Quando eu tinha 8 anos, enquanto comprava pão em uma padaria, um homem de terno e bem mais velho me convidou para me deixar em casa de carro, comprar doces e me ofereceu seu celular para eu ligar para a minha mãe e avisar que iria voltar “com um amigo da escola” pois ele iria me mostrar “um jogo muito divertido”. E apesar de ter outros adultos em volta, nenhum deles afastaram aquele homem de perto de mim, meus pais de longe observaram como eu iria reagir, porém não fizeram nada, afinal “me criaram para ser forte”. E hoje quando eu pergunto sobre isso, nenhum deles lembra, mas é sempre mais fácil esquecer coisas assim quando não é a vítima. 

Aos meus 12 anos, tive que aguentar durante um ano e meio um professor estagiário me assediando e como me ensinaram que o assédio vinha pela violência e força, no começo não percebia que o que se passava comigo era assédio, apesar de sentir medo e nojo de tudo o que acontecia. Quando eu notei e tive coragem para denunciar, me colocaram como culpada pois “eu provoquei e pedi isso” e que “eu deveria me sentir orgulhosa por chamar a atenção de alguém mais velho”. Depois disso, passei a odiar o meu corpo, comecei a engordar por comer muito por cada dor e angústia que sentia e achava que era melhor estragar meu próprio corpo antes que qualquer outro homem tentasse fazer isso. 

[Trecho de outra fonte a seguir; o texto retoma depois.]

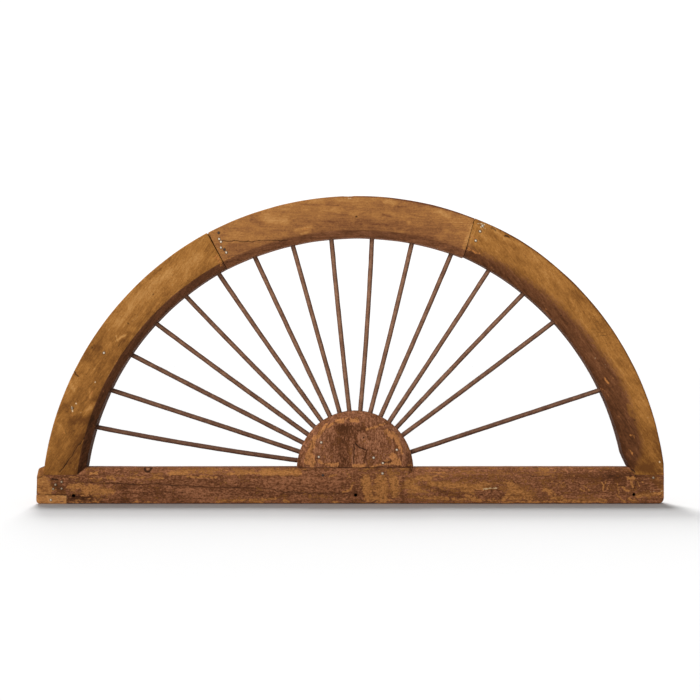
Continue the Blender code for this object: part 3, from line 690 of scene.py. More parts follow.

Tive que passar por situações onde colegas de sala passaram a mão em mim e fui invalidada ao contar sobre isso em casa, ter episódios de stalker e ser seguida até em casa e outras coisas terríveis e recentemente um episódio em um carro de aplicativo (que felizmente a companhia me ofereceu todo o apoio) e sempre peço que seja a última vez. Que nunca mais coisas assim ocorram, apesar de saber que isso não é possível e é muito difícil lidar com isso, mas saber que eu não estou sozinha e que eu não sou culpada por nenhum desses eventos, que vai ter pessoas que irão entender a minha angústia faz com que eu não sinta medo de sair de casa como tinha antes e tentar viver uma vida mais normal possível.